From the listing below, select every line where the word "finishes" appears.

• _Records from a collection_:
┄┄┄┄┄┄

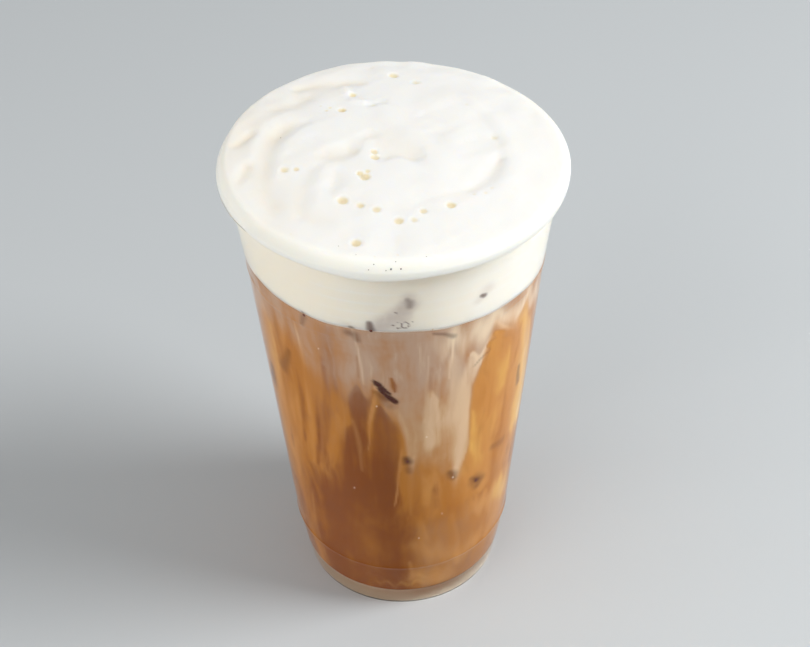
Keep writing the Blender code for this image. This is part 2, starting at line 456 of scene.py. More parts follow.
def cup_section(settings):
    """Section of the cup as points (r, z), from the middle of its floor up the inner wall, round the rolled rim,
    down the outer wall and under the base. The wall's rows are closest at its rings. Faint moulding lines, a sine
    wave of 0.02 mm, ripple the outside above the foam line."""
    wall, floor, skirt = settings.wall, settings.floor, settings.skirt
    foot, bead_r = 0.3 * MM, RIM_RADIUS - BEAD
    inner_foot = float(wall_radius(floor)) - wall
    levels = np.unique(np.concatenate(
        [np.linspace(floor + 2 * FILLET, 149.6 * MM, 60)]
        + [ring + RING_HALF * np.linspace(-1.0, 1.0, 9) for ring in RING_LEVELS]
    ))
    ripple = 0.02 * MM * np.sin(levels / (1.1 * MM) * math.tau) * smooth(131 * MM, 135 * MM, levels)
    inside = np.stack((wall_radius(levels) - wall, levels), axis=1)
    outside = np.stack((wall_radius(levels) + ripple, levels), axis=1)[::-1]
    recess, ceiling = WALL_RADII[0] - skirt, floor - wall
    return np.concatenate((
        [(0.2 * MM, floor), (inner_foot * 0.5, floor)],
        arc(inner_foot - FILLET, floor + FILLET, FILLET, -90, 0, 6),
        inside,
        arc(bead_r, RIM_LEVEL, BEAD, 180, -120, 26),
        outside,
        [(float(wall_radius(floor)), floor), (float(wall_radius(foot * 2)), foot * 2)],
        arc(WALL_RADII[0] - foot, foot, foot, 0, -90, 3),
        arc(recess + foot, foot, foot, -90, -180, 3),
        arc(recess - FILLET, ceiling - FILLET, FILLET, 0, 90, 5),
        [(recess * 0.5, ceiling), (0.2 * MM, ceiling)],
    ))


def under_foam(rows):
    """Rows of the cup with the bead drawn in a little towards its own middle wherever foam laps over it."""
    x, y, level = rows[..., 0], rows[..., 1], rows[..., 2]
    reach = np.hypot(x, y)
    middle = RIM_RADIUS - BEAD
    share = 0.25 * foam_cover(np.degrees(np.arctan2(x, -y))) * smooth(151.2 * MM, 151.9 * MM, level)
    scale = 1.0 + share * (middle - reach) / reach
    return np.stack((x * scale, y * scale, level + share * (RIM_LEVEL - level)), axis=-1)


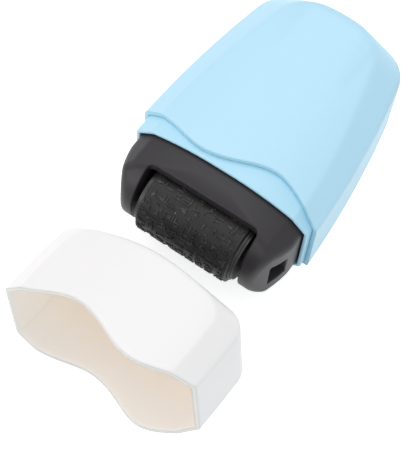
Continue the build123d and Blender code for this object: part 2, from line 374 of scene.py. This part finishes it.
@dataclass(frozen=True)
class CapPlastic(MouldedPlastic):
    """The cap's white plastic, with painted warm light and shade inside and painted shade on its rim."""

    # painted warm bounce light on the inner walls, which darkens to painted shade towards the closed end
    painted_bounce_colour: Colour = (1.0, 0.962, 0.928)
    painted_deep_shade_colour: Colour = (0.93, 0.81, 0.67)
    deep_shade_power: float = 2.0
    # painted shade on the rim's front faces
    painted_rim_shade_colour: Colour = (0.70, 0.69, 0.665)
    rim_depth: float = 14.0 * MM
    rim_facing: float = 0.45
    soft_reach: float = 1.2 * MM
    glow_through: float = 0.1
    glow_reach: Colour = (1.0, 0.85, 0.7)
    glow_depth: float = 3.0 * MM
    low: Vector = field(default_factory=Vector)
    high: Vector = field(default_factory=Vector)

    def colour_socket(self, wiring: Wiring, vector: object, grain: bpy.types.Node) -> bpy.types.NodeSocket:
        """White outside, painted warm bounce light inside, painted shade towards the closed end and on the
        rim.

        Args:
            wiring: the material's nodes.
            vector: the object coordinates.
            grain: the placed grain group.

        Returns:
            The colour.
        """
        outside = super().colour_socket(wiring, vector, grain)
        away = wiring.vector_math("SUBTRACT", vector, (self.low + self.high) / 2)
        outwards = wiring.vector_math("DOT_PRODUCT", away, wiring.coordinates("Normal"))
        inside = wiring.math("LESS_THAN", outwards, 0.0)
        along = wiring.lengthwise(vector)
        depth = wiring.spread(along, WHOLE, over=(self.low.y, self.high.y))
        deep_shade = wiring.math("POWER", depth, self.deep_shade_power)
        # painted warm bounce light inside, darkening to painted shade towards the closed end
        painted_bounce_and_shade = wiring.mix(deep_shade, tinted(self.painted_bounce_colour), tinted(self.painted_deep_shade_colour))
        # painted shade on the rim's front faces, near the mouth
        near_mouth = wiring.math("LESS_THAN", along, self.low.y + self.rim_depth)
        rim_shade = wiring.math("MULTIPLY", faces_front(wiring, self.rim_facing), near_mouth)
        return wiring.mix(rim_shade, wiring.mix(inside, outside, painted_bounce_and_shade), tinted(self.painted_rim_shade_colour))

    def make(self) -> bpy.types.Material:
        """Builds the material and lets a little light through its skin.

        Returns:
            The finished material.
        """
        material = super().make()
        shader = material.node_tree.nodes["Principled BSDF"]
        Wiring(material.node_tree).feed(
            shader,
            Subsurface_Weight=self.glow_through,
            Subsurface_Radius=self.glow_reach,
            Subsurface_Scale=self.glow_depth,
        )
        return material


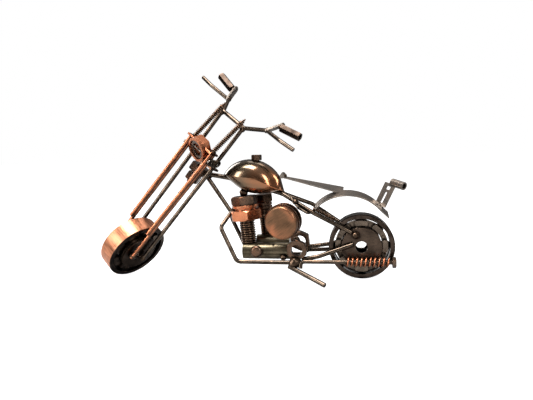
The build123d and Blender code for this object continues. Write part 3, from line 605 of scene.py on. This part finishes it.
# %% Weld beads
DROP_R = 0.82                         # share of its bead's radius
ROUGHNESS = 0.6 * MM
bead_tree, size = new_tree("weld drops", Drops=4, Spread=0.4, Roughness=0.2)
source = bead_tree.nodes["Group Input"].outputs["Geometry"]
radius = add_node(bead_tree, "GeometryNodeInputNamedAttribute", {"data_type": "FLOAT"}, Name="bead_radius")
drops = add_node(bead_tree, "GeometryNodeDuplicateElements", {"domain": "POINT"}, Geometry=source,
                 Amount=size["Drops"])
aside = add_node(bead_tree, "FunctionNodeRandomValue", {"data_type": "FLOAT_VECTOR"}, _0=(-1, -1, -1),
                 _1=(1, 1, 1), Seed=7)
spread = add_node(bead_tree, "ShaderNodeMath", {"operation": "MULTIPLY"}, _0=radius.outputs[0],
                  _1=size["Spread"])
shift = add_node(bead_tree, "ShaderNodeVectorMath", {"operation": "SCALE"}, Vector=aside.outputs[0],
                 Scale=spread.outputs[0])
laid = add_node(bead_tree, "GeometryNodeSetPosition", Geometry=drops.outputs[0], Offset=shift.outputs[0])
drop = add_node(bead_tree, "GeometryNodeMeshIcoSphere", Radius=DROP_R, Subdivisions=4)
placed = add_node(bead_tree, "GeometryNodeInstanceOnPoints", Points=laid.outputs[0], Instance=drop.outputs[0],
                  Scale=radius.outputs[0])
lumps = add_node(bead_tree, "GeometryNodeRealizeInstances", Geometry=placed.outputs[0])
ripple = add_node(bead_tree, "ShaderNodeTexNoise", Scale=0.9 / MM, Detail=2.0)
depth = add_node(bead_tree, "ShaderNodeMath", {"operation": "MULTIPLY_ADD"}, _0=ripple.outputs[0],
                 _1=size["Roughness"], _2=-0.5 * ROUGHNESS)
outwards = add_node(bead_tree, "ShaderNodeVectorMath", {"operation": "SCALE"},
                    Vector=bead_tree.nodes.new("GeometryNodeInputNormal").outputs[0], Scale=depth.outputs[0])
rough = add_node(bead_tree, "GeometryNodeSetPosition", Geometry=lumps.outputs[0], Offset=outwards.outputs[0])
close_tree(bead_tree, size, rough.outputs[0])


def bead_points(node):
    """One vertex for each loose bead of a CAD node, with the bead's radius."""
    skin = bmesh.new()
    skin.from_mesh(welded_copy(node))
    left, spots = set(skin.verts), []
    while left:
        group, front = set(), [left.pop()]
        while front:
            vert = front.pop()
            group.add(vert)
            near = {line.other_vert(vert) for line in vert.link_edges} & left
            left -= near
            front.extend(near)
        low = Vector([min(v.co[i] for v in group) for i in range(3)])
        high = Vector([max(v.co[i] for v in group) for i in range(3)])
        spots.append(((low + high) / 2, (high - low).x / 2))
    skin.free()
    mesh = bpy.data.meshes.new(f"{node}_points")
    mesh.from_pydata([spot for spot, _ in spots], [], [])
    mesh.attributes.new("bead_radius", "FLOAT", "POINT").data.foreach_set("value", [r for _, r in spots])
    return mesh


for body in ("frame", "fork"):
    node = f"{body}_weld_beads"
    beads = grown(bead_tree, weld_metal, bead_points(node), Drops=4, Spread=0.3, Roughness=ROUGHNESS)
    settle(joined(f"{body}_welds", weld_metal, beads), body, node)
print("weld faces on the fork:", len(beads.polygons))

# %% [markdown]
# ## The fuel tank
# Two thin domes were pressed over a teardrop former and welded to a flat plate, whose edge shows as a
# seam. A dome is rebuilt here as rings: the seam plate's own outline, shrunk towards the middle of the
# tank as it rises, on the curve of an ellipse. That gives one even skin with no flat end, which the
# highlights need.

# %% Tank domes
TANK_MIDDLE = Vector((-77.0, 0, 51.0)) * MM
SEAM_HALF = 0.6 * MM
DOME_DEPTH = 13.0 * MM
OUTLINE_POINTS, DOME_RINGS = 120, 28
FOOT_SHARE, FULLNESS = 0.97, 0.92     # the foot's size beside the seam plate, and how square the dome is


def seam_outline():
    """The tank's side view, as evenly spaced points round the seam plate's edge."""
    rim = [v.co for v in frame["nodes"]["tank_seam_plate"].data.vertices if v.co.y > SEAM_HALF * 0.9]
    loose = {(round(p.x / MM, 3), round(p.z / MM, 3)) for p in rim}
    edge = [Vector((x * MM, 0, z * MM)) for x, z in loose]
    edge.sort(key=lambda p: -Vector((1, 0)).angle_signed(Vector((p.x - TANK_MIDDLE.x, p.z - TANK_MIDDLE.z))))
    lengths = [(edge[i] - edge[i - 1]).length for i in range(len(edge))]
    total, points = sum(lengths), []
    step, gone, i = total / OUTLINE_POINTS, 0.0, 0
    for k in range(OUTLINE_POINTS):
        while gone + lengths[i] < k * step:
            gone += lengths[i]
            i += 1
        share = (k * step - gone) / lengths[i]
        points.append(edge[i - 1].lerp(edge[i], share))
    return points


def dome(side, outline):
    """One closed half of the tank; side is the way it bulges along Y."""
    skin = bmesh.new()
    rings = []
    for k in range(DOME_RINGS):
        angle = pi / 2 * k / DOME_RINGS
        shrink = FOOT_SHARE * cos(angle) ** FULLNESS
        out = side * (SEAM_HALF + DOME_DEPTH * sin(angle))
        rings.append([skin.verts.new(TANK_MIDDLE + (p - TANK_MIDDLE) * shrink + Vector((0, out, 0)))
                      for p in outline])
    crown = skin.verts.new(TANK_MIDDLE + Vector((0, side * (SEAM_HALF + DOME_DEPTH), 0)))
    for lower, upper in zip(rings, rings[1:]):
        for i in range(OUTLINE_POINTS):
            skin.faces.new((lower[i - 1], lower[i], upper[i], upper[i - 1]))
    for i in range(OUTLINE_POINTS):
        skin.faces.new((rings[-1][i - 1], rings[-1][i], crown))
    skin.faces.new(rings[0])
    bmesh.ops.recalc_face_normals(skin, faces=skin.faces[:])
    for face in skin.faces:
        face.smooth = len(face.verts) < 5
    mesh = bpy.data.meshes.new("dome")
    skin.to_mesh(mesh)
    skin.free()
    return mesh


outline = seam_outline()
for name, side in (("left", -1), ("right", 1)):
    half = joined(f"fuel_tank_{name}_dome", polished_dome, dome(side, outline))
    settle(half, "frame", f"fuel_tank_{name}")
girth = sum((outline[i] - outline[i - 1]).length for i in range(OUTLINE_POINTS))
print("tank outline, mm:", round(girth / MM))

# %% [markdown]
# ## A pale table under soft light
# Metal shows what surrounds it, so the light is the other half of the finish. Broad soft panels overhead
# and to the sides give the long highlights, and the dim room between them gives the dark bands. The table
# and the backdrop are white to the eye, but they light the metal only weakly, as a white sweep does when
# the object stands well in front of it.

# %% Table
FLOOR_Z = -23.5 * MM
TABLE_HALF = 8.0
PAPER_GLOW = 0.90                     # seen by the camera only, so it doesn't light the metal
table_mesh = bpy.data.meshes.new("table")
corners = ((-1, -1), (1, -1), (1, 1), (-1, 1))
table_mesh.from_pydata([(x * TABLE_HALF, y * TABLE_HALF, FLOOR_Z) for x, y in corners], [], [(0, 1, 2, 3)])
table = bpy.data.objects.new("table", table_mesh)
bpy.context.scene.collection.objects.link(table)
paper, tree = new_material("white_paper_sweep")
grain = add_node(tree, "ShaderNodeTexNoise", Scale=900.0, Detail=2.0,
                 Vector=add_node(tree, "ShaderNodeTexCoord").outputs["Object"])
shade = add_node(tree, "ShaderNodeMapRange", Value=grain.outputs["Fac"], To_Min=0.50, To_Max=0.54)
sheet = add_node(tree, "ShaderNodeBsdfDiffuse", Color=shade.outputs[0])
seen = add_node(tree, "ShaderNodeLightPath").outputs["Is Camera Ray"]
lift = add_node(tree, "ShaderNodeMath", {"operation": "MULTIPLY"}, _0=seen, _1=PAPER_GLOW)
glow = add_node(tree, "ShaderNodeEmission", Color=linear("#FFFFFF"), Strength=lift.outputs[0])
paper_white = add_node(tree, "ShaderNodeAddShader", _0=sheet.outputs[0], _1=glow.outputs[0])
add_node(tree, "ShaderNodeOutputMaterial", Surface=paper_white.outputs[0])
table_mesh.materials.append(paper)
print("table height, mm:", FLOOR_Z / MM)


# %% Soft panels and room
BIKE_MIDDLE = (-0.085, 0.0, 0.045)


def soft_panel(name, place, width, height, power, aim=BIKE_MIDDLE):
    """A rectangular soft light, aimed at the middle of the bike."""
    light = bpy.data.lights.new(name, "AREA")
    light.shape = "RECTANGLE"
    light.size, light.size_y, light.energy = width, height, power
    lamp = bpy.data.objects.new(name, light)
    lamp.location = place
    lamp.rotation_euler = (Vector(aim) - Vector(place)).to_track_quat("-Z", "Y").to_euler()
    bpy.context.scene.collection.objects.link(lamp)


soft_panel("overhead_panel", (-0.18, -0.16, 0.60), 0.34, 0.24, 4.4)
soft_panel("left_front_panel", (-0.62, -0.50, 0.26), 0.16, 0.44, 2.6)
soft_panel("right_front_panel", (0.40, -0.62, 0.32), 0.14, 0.36, 1.9)
soft_panel("back_panel", (-0.05, 0.50, 0.80), 0.50, 0.20, 0.8)
soft_panel("right_rear_panel", (0.62, 0.26, 0.30), 0.20, 0.40, 2.0)
soft_panel("far_side_panel", (-0.56, 0.52, 0.34), 0.30, 0.40, 3.0)

FLOOR_LIGHT, CEILING_LIGHT = 0.08, 0.42
room = bpy.data.worlds.new("dim_room")
bpy.context.scene.world = room
room.use_nodes = True
tree = room.node_tree
tree.nodes.clear()
way = add_node(tree, "ShaderNodeTexCoord").outputs["Generated"]
height = add_node(tree, "ShaderNodeSeparateXYZ", Vector=way).outputs["Z"]
walls = add_node(tree, "ShaderNodeMapRange", {"interpolation_type": "SMOOTHSTEP"}, Value=height, From_Min=-0.1,
                 From_Max=0.9, To_Min=FLOOR_LIGHT, To_Max=CEILING_LIGHT)
walls = add_node(tree, "ShaderNodeBackground", Color=linear("#F4F2F0"), Strength=walls.outputs[0])
white = add_node(tree, "ShaderNodeBackground", Color=linear("#FFFFFF"), Strength=1.0)
direct = add_node(tree, "ShaderNodeLightPath").outputs["Is Camera Ray"]
backdrop = add_node(tree, "ShaderNodeMixShader", _0=direct, _1=walls.outputs[0], _2=white.outputs[0])
add_node(tree, "ShaderNodeOutputWorld", Surface=backdrop.outputs[0])
bpy.context.scene.view_settings.view_transform = "Standard"

# %% [markdown]
# ## The camera
# It stands a forearm's length away on the bike's left, a little above the tank, and looks slightly down
# and slightly forward. A short lens at that range gives the wide spread of the fork.

# %% Camera
CAMERA_PLACE = Vector((-11.28, -324.48, 68.66)) * MM
YAW, PITCH, ROLL = -0.1782, 0.1055, -0.0281
look = Vector((sin(YAW) * cos(PITCH), cos(YAW) * cos(PITCH), -sin(PITCH)))
across = look.cross(Vector((0, 0, 1))).normalized()
above = across.cross(look)
rolled_across = across * cos(ROLL) + above * sin(ROLL)
rolled_above = above * cos(ROLL) - across * sin(ROLL)
lens = bpy.data.cameras.new("camera")
lens.lens, lens.sensor_width, lens.clip_start = 29.70, 36.0, 0.01
camera = bpy.data.objects.new("camera", lens)
facing = Matrix((rolled_across, rolled_above, -look)).transposed().to_4x4()
camera.matrix_world = Matrix.Translation(CAMERA_PLACE) @ facing
bpy.context.scene.collection.objects.link(camera)
bpy.context.scene.camera = camera
print("camera, mm:", [round(v / MM) for v in camera.location])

┄┄┄┄┄┄

• _Response to the exercise_:
Continue the build123d and Blender code for this object: part 2, from line 374 of scene.py. This part finishes it.
The build123d and Blender code for this object continues. Write part 3, from line 605 of scene.py on. This part finishes it.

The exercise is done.